• _Challenge_: In the records below, find the line that contains "made.append(snag)" and the line that contains "bpy.data.objects.remove(obj)". Set down exactly those lines and every line between them, and nothing more.

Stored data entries
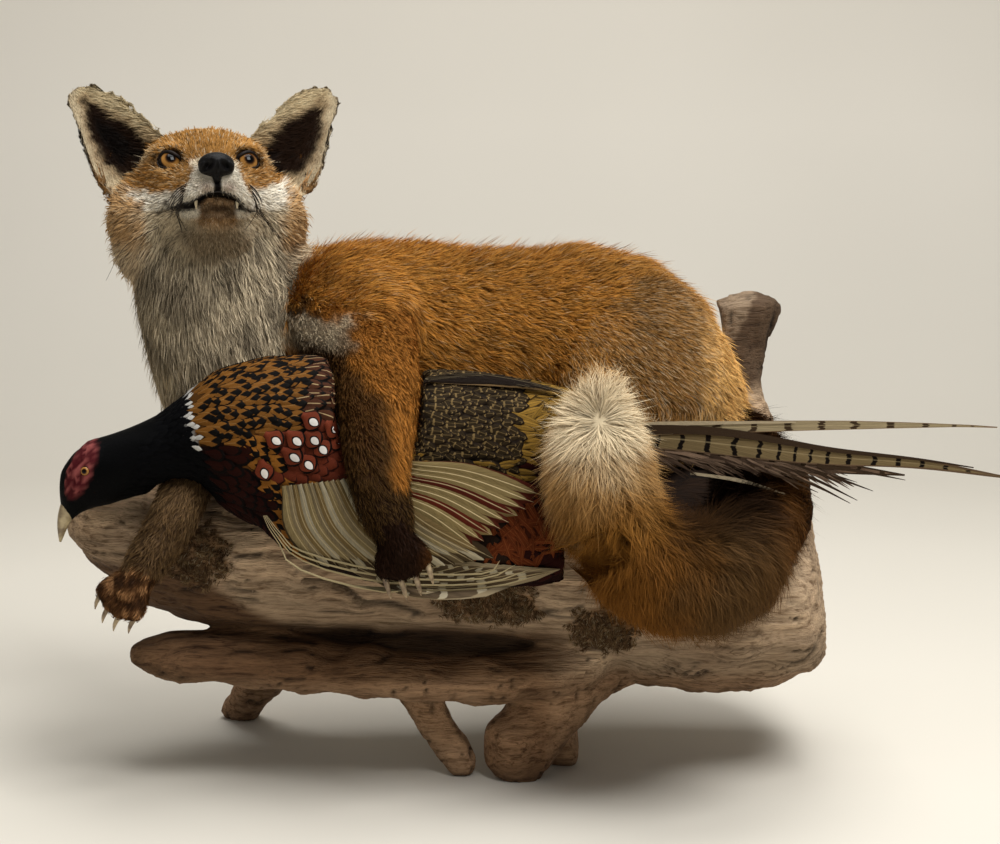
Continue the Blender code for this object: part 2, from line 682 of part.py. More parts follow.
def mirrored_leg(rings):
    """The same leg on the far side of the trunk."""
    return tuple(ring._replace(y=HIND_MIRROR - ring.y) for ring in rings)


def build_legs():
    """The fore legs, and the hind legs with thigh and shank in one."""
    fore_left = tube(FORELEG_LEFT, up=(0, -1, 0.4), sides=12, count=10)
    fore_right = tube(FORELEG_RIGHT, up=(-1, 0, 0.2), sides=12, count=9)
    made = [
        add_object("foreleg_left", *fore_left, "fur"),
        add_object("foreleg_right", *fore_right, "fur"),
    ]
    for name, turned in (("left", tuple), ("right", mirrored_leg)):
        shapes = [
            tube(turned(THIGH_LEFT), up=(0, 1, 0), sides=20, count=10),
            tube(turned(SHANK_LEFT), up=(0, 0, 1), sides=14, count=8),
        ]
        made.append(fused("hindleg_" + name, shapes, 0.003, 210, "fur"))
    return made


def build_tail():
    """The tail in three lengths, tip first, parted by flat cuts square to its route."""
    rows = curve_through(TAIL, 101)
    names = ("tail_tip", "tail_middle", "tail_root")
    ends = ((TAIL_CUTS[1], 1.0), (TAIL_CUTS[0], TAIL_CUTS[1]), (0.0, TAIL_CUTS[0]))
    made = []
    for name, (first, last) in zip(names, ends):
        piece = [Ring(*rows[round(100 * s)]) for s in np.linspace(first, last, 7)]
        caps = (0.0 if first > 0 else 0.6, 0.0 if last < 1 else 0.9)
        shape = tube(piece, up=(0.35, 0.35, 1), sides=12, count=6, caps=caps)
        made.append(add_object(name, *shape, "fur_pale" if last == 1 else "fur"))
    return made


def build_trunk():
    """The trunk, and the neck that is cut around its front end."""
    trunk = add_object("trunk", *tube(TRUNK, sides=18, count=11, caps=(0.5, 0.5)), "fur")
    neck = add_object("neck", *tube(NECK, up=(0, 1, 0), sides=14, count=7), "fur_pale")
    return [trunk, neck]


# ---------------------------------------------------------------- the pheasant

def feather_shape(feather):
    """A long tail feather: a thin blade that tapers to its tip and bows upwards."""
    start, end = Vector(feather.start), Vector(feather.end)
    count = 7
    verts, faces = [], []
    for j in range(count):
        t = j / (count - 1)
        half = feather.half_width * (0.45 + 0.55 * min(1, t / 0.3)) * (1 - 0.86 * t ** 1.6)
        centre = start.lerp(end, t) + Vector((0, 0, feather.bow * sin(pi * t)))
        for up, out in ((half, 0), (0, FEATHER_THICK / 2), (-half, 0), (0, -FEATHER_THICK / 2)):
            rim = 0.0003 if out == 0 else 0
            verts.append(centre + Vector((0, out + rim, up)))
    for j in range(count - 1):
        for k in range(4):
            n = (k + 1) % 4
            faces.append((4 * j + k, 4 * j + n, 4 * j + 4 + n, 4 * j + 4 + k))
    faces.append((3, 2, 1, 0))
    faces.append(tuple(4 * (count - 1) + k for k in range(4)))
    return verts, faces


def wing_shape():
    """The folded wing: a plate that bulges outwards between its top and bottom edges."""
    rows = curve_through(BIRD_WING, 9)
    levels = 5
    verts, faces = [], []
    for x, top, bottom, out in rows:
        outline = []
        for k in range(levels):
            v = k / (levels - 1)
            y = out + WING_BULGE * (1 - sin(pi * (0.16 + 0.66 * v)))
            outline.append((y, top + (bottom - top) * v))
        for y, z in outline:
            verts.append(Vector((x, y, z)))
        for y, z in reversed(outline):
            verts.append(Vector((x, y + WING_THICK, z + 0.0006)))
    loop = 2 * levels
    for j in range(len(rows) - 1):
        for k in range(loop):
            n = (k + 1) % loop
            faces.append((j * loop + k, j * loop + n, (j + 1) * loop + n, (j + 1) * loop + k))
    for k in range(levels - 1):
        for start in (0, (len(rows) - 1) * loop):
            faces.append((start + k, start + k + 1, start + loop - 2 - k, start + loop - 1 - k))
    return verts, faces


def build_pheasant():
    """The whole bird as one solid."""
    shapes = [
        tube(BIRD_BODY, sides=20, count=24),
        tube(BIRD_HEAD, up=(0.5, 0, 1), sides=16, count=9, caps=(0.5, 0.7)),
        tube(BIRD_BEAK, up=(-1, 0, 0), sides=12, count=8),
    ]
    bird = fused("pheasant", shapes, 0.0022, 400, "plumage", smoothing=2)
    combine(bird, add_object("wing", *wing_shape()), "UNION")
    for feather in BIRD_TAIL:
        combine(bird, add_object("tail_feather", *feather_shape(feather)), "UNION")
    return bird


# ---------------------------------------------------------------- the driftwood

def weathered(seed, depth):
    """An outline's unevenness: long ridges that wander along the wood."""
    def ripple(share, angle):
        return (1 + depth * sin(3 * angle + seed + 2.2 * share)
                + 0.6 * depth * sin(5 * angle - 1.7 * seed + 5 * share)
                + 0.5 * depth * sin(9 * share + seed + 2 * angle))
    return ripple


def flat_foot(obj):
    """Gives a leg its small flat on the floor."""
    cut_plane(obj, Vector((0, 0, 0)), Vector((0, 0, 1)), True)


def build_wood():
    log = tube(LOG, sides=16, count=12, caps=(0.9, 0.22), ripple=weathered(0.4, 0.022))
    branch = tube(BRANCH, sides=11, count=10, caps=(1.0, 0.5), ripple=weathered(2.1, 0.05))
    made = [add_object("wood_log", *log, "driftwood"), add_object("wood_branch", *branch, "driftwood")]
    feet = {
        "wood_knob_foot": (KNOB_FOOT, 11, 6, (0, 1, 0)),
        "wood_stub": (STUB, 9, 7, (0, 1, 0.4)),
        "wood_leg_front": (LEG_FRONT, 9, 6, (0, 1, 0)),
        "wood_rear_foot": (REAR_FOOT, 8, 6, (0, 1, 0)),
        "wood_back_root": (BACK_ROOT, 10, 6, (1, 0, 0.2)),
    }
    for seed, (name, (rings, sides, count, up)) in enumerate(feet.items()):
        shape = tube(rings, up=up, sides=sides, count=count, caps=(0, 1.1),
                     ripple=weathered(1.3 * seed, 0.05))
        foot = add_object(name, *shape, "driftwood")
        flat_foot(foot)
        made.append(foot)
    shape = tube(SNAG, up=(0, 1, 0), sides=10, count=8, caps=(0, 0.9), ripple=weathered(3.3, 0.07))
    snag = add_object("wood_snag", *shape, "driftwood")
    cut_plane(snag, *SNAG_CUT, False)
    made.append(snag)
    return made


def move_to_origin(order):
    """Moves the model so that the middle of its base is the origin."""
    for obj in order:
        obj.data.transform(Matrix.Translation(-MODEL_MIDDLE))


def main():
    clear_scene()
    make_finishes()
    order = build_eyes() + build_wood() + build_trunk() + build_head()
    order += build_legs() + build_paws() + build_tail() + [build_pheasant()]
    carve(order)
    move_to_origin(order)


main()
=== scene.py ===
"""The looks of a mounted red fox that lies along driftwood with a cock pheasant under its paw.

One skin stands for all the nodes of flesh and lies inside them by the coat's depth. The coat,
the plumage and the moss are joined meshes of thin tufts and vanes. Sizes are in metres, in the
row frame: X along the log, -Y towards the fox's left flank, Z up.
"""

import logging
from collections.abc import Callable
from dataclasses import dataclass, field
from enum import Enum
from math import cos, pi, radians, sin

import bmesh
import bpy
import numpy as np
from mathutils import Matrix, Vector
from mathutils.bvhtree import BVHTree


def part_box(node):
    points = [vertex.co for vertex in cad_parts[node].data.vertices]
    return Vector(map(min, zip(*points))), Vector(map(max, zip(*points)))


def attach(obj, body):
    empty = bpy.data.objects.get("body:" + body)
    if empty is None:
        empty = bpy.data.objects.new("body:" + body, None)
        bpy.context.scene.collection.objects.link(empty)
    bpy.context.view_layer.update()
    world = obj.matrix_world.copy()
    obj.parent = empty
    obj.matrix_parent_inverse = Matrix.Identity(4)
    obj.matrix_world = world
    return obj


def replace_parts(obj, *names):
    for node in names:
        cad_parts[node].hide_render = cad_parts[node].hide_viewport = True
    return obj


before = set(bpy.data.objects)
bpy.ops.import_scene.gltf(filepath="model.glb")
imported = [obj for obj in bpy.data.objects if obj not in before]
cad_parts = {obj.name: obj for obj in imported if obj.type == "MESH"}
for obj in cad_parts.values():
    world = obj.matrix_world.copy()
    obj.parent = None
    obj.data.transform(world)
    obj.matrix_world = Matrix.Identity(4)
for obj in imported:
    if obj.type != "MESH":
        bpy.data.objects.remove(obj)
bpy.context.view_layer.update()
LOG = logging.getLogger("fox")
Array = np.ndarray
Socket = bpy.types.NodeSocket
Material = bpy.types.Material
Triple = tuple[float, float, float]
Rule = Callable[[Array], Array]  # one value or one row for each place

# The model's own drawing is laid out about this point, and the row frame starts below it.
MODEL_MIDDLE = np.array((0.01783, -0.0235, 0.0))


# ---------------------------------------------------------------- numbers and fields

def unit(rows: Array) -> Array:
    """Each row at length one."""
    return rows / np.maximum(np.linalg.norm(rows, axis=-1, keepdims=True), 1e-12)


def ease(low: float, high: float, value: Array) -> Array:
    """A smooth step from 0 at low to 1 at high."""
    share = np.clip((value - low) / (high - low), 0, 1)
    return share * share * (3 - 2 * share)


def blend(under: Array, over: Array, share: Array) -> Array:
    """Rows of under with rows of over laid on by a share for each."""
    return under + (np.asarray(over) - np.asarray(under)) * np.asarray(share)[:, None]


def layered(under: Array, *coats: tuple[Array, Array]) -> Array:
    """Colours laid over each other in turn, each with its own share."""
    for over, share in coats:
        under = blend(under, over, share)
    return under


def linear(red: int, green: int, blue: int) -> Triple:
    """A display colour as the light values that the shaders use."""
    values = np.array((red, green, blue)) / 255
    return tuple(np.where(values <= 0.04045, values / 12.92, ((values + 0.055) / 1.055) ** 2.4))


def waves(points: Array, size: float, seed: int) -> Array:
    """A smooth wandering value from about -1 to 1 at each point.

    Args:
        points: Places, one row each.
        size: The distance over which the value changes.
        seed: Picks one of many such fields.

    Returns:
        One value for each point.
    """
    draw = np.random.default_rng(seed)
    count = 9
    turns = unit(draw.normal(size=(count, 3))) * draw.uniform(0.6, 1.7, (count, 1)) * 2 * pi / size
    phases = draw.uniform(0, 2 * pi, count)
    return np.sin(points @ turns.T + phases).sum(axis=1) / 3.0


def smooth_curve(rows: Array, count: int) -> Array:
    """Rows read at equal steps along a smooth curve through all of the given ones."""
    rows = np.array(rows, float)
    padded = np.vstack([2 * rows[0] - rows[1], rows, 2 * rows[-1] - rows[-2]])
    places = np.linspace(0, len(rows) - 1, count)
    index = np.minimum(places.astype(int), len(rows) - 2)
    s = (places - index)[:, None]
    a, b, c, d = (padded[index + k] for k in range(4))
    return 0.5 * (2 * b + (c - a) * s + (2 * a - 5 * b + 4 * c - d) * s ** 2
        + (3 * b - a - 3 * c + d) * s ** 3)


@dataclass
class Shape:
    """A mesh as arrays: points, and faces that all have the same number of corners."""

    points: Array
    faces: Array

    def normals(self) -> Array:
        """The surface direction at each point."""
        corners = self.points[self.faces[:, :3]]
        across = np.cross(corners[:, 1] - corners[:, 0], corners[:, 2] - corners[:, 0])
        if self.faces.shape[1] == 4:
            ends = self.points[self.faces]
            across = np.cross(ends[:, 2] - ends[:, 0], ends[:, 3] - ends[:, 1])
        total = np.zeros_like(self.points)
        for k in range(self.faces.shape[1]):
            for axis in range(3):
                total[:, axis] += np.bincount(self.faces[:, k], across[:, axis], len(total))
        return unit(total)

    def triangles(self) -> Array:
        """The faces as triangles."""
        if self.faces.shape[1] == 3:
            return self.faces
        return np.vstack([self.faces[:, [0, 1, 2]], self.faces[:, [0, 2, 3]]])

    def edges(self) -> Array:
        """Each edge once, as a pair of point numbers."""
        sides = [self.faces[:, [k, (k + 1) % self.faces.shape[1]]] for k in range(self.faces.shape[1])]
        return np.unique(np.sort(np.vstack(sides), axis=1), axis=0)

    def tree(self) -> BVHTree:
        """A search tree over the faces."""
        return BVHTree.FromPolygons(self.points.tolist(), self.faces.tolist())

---

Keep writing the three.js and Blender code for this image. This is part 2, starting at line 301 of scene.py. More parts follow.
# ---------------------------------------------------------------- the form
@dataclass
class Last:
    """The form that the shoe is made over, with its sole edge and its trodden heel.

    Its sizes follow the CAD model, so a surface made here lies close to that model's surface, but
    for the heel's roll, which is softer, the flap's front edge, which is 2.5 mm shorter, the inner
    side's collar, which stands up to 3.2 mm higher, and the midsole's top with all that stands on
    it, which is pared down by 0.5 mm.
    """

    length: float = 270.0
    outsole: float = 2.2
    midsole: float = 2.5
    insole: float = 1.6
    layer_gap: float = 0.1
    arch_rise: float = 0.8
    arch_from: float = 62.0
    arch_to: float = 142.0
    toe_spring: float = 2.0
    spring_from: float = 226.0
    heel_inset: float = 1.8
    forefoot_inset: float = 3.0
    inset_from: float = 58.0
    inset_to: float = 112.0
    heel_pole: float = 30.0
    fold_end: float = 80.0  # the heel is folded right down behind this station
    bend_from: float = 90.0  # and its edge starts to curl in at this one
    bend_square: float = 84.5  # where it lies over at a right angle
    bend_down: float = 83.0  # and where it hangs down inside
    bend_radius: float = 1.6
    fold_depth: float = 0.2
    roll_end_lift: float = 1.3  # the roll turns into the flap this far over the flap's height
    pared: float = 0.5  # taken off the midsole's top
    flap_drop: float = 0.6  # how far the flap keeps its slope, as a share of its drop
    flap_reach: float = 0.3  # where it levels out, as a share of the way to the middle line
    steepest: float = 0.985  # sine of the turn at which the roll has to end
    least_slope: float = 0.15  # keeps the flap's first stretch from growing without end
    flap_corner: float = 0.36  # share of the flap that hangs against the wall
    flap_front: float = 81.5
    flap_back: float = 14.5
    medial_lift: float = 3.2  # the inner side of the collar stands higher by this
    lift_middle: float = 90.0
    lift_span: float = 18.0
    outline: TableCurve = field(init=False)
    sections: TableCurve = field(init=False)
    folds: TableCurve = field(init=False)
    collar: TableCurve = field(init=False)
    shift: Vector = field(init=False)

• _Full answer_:
    made.append(snag)
    return made


def move_to_origin(order):
    """Moves the model so that the middle of its base is the origin."""
    for obj in order:
        obj.data.transform(Matrix.Translation(-MODEL_MIDDLE))


def main():
    clear_scene()
    make_finishes()
    order = build_eyes() + build_wood() + build_trunk() + build_head()
    order += build_legs() + build_paws() + build_tail() + [build_pheasant()]
    carve(order)
    move_to_origin(order)


main()
=== scene.py ===
"""The looks of a mounted red fox that lies along driftwood with a cock pheasant under its paw.

One skin stands for all the nodes of flesh and lies inside them by the coat's depth. The coat,
the plumage and the moss are joined meshes of thin tufts and vanes. Sizes are in metres, in the
row frame: X along the log, -Y towards the fox's left flank, Z up.
"""

import logging
from collections.abc import Callable
from dataclasses import dataclass, field
from enum import Enum
from math import cos, pi, radians, sin

import bmesh
import bpy
import numpy as np
from mathutils import Matrix, Vector
from mathutils.bvhtree import BVHTree


def part_box(node):
    points = [vertex.co for vertex in cad_parts[node].data.vertices]
    return Vector(map(min, zip(*points))), Vector(map(max, zip(*points)))


def attach(obj, body):
    empty = bpy.data.objects.get("body:" + body)
    if empty is None:
        empty = bpy.data.objects.new("body:" + body, None)
        bpy.context.scene.collection.objects.link(empty)
    bpy.context.view_layer.update()
    world = obj.matrix_world.copy()
    obj.parent = empty
    obj.matrix_parent_inverse = Matrix.Identity(4)
    obj.matrix_world = world
    return obj


def replace_parts(obj, *names):
    for node in names:
        cad_parts[node].hide_render = cad_parts[node].hide_viewport = True
    return obj


before = set(bpy.data.objects)
bpy.ops.import_scene.gltf(filepath="model.glb")
imported = [obj for obj in bpy.data.objects if obj not in before]
cad_parts = {obj.name: obj for obj in imported if obj.type == "MESH"}
for obj in cad_parts.values():
    world = obj.matrix_world.copy()
    obj.parent = None
    obj.data.transform(world)
    obj.matrix_world = Matrix.Identity(4)
for obj in imported:
    if obj.type != "MESH":
        bpy.data.objects.remove(obj)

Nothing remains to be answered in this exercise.